=== Given exercise ===
Your task is to return, exactly, the run of lines starting at the line holding "the necklace's underside." and ending at the line holding "bpy.context.scene.collection.objects.link(empty)", both ends included and no other lines.

## BEGIN Records shown

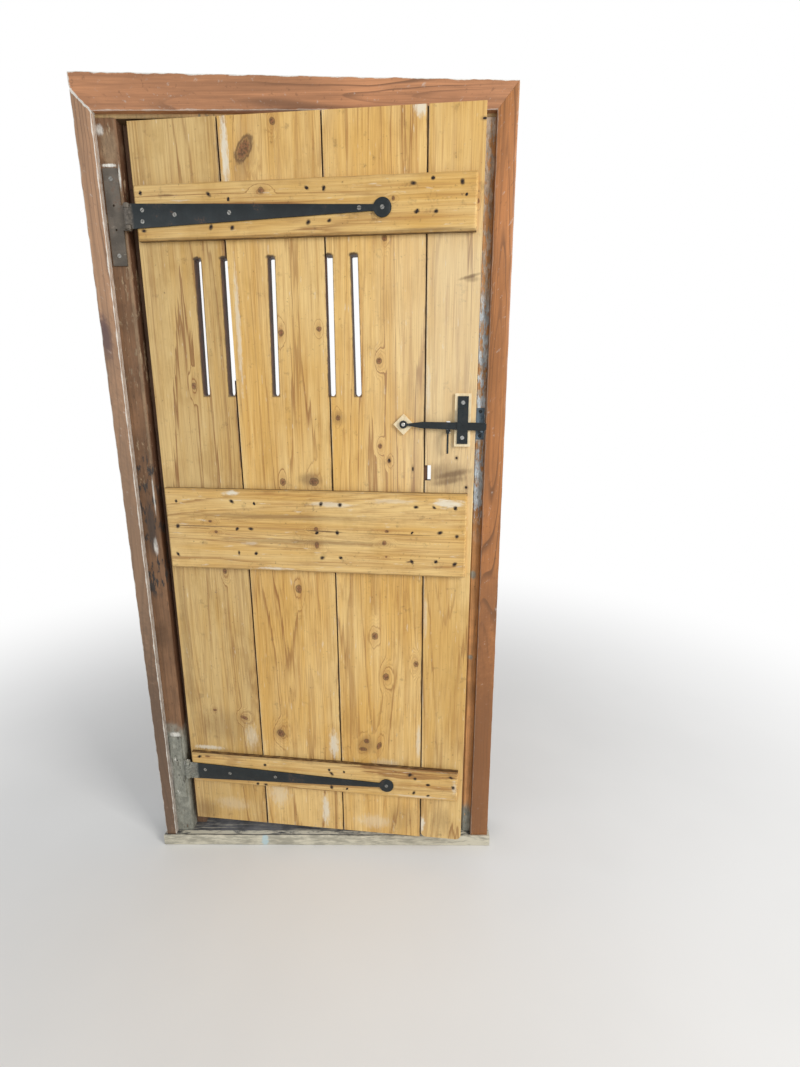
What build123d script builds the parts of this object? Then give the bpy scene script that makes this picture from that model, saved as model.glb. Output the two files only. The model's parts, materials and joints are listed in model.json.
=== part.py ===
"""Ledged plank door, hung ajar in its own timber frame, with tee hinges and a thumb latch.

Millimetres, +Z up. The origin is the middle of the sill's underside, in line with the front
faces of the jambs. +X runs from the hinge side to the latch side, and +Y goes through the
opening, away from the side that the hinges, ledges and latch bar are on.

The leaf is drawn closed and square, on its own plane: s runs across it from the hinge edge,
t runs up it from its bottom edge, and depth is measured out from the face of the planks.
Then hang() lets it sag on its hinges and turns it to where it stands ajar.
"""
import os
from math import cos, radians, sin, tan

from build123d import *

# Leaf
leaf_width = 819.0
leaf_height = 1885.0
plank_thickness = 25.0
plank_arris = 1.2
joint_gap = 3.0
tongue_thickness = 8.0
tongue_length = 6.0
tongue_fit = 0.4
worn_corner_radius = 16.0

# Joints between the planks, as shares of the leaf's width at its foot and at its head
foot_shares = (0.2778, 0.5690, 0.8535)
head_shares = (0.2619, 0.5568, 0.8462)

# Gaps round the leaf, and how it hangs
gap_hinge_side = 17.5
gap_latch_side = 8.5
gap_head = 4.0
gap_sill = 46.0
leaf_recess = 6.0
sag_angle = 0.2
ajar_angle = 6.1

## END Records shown
## BEGIN Records shown

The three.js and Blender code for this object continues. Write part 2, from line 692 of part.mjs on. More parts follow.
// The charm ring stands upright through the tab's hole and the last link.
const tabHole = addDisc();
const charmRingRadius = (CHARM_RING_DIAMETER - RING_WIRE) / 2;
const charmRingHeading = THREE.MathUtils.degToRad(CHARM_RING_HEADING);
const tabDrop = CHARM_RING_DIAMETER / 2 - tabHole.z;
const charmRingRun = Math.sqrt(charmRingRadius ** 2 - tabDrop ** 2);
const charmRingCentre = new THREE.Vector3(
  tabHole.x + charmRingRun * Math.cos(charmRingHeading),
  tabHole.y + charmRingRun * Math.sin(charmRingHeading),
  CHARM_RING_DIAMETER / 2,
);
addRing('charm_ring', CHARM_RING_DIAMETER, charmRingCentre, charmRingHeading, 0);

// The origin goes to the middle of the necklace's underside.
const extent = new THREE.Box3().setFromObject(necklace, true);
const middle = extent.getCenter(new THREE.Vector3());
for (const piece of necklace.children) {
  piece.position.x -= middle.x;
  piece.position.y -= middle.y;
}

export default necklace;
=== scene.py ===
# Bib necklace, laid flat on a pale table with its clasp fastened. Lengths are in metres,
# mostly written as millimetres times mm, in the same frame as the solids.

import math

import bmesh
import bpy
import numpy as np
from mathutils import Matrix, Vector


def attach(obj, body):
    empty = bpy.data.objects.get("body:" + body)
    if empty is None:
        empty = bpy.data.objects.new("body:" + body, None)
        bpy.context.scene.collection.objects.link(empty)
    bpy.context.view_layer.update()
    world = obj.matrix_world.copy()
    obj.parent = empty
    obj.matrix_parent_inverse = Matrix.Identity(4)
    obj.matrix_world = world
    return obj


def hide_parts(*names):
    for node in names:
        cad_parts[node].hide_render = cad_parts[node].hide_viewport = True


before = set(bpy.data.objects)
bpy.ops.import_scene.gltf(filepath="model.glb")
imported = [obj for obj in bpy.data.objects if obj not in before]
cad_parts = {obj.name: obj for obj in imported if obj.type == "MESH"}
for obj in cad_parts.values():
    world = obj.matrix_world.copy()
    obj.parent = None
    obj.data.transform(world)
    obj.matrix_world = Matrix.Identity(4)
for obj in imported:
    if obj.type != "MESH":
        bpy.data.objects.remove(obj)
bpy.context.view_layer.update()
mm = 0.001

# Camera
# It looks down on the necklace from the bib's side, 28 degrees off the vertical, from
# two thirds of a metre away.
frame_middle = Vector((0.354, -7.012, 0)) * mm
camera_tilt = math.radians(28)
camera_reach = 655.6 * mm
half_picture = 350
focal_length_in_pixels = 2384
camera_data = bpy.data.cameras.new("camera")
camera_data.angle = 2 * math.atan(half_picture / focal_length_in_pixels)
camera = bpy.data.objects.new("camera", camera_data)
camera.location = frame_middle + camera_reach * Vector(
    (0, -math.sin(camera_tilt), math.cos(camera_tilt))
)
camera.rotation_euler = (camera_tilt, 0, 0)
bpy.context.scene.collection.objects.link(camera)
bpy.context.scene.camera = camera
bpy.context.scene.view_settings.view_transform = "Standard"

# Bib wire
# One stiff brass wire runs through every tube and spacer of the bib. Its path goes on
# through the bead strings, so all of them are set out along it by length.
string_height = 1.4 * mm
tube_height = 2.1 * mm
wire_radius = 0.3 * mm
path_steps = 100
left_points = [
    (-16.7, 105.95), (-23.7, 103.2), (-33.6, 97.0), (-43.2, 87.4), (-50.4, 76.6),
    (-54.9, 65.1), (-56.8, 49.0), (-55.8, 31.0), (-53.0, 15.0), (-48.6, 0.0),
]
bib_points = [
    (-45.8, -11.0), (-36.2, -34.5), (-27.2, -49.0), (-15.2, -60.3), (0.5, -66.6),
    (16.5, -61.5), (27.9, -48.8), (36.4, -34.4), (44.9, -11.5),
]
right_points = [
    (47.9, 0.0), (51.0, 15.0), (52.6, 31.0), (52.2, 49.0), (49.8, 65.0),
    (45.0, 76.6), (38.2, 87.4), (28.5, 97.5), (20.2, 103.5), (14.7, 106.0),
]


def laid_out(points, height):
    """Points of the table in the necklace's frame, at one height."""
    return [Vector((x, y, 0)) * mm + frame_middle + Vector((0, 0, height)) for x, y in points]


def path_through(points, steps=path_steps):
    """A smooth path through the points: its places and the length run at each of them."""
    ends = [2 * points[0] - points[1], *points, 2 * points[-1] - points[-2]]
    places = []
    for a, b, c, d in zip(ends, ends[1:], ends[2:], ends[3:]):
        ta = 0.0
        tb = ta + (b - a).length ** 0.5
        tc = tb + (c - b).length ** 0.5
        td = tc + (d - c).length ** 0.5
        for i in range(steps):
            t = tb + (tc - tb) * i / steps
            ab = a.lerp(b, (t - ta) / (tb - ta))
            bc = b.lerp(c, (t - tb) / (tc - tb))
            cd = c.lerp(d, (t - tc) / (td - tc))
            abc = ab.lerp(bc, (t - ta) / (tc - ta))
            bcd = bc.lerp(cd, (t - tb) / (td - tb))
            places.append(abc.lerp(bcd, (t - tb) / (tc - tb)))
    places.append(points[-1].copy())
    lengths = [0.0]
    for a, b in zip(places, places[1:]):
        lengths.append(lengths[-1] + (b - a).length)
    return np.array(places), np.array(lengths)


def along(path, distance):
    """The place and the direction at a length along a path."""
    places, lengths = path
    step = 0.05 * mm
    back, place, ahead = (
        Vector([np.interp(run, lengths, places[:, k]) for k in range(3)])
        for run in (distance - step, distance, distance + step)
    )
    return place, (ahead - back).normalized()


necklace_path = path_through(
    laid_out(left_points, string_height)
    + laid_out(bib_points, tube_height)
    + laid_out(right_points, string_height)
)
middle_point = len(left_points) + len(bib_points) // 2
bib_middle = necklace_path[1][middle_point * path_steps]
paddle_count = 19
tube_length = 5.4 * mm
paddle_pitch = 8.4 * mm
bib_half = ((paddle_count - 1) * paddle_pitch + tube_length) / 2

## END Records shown

=== Correct response ===
// The origin goes to the middle of the necklace's underside.
const extent = new THREE.Box3().setFromObject(necklace, true);
const middle = extent.getCenter(new THREE.Vector3());
for (const piece of necklace.children) {
  piece.position.x -= middle.x;
  piece.position.y -= middle.y;
}

export default necklace;
=== scene.py ===
# Bib necklace, laid flat on a pale table with its clasp fastened. Lengths are in metres,
# mostly written as millimetres times mm, in the same frame as the solids.

import math

import bmesh
import bpy
import numpy as np
from mathutils import Matrix, Vector


def attach(obj, body):
    empty = bpy.data.objects.get("body:" + body)
    if empty is None:
        empty = bpy.data.objects.new("body:" + body, None)
        bpy.context.scene.collection.objects.link(empty)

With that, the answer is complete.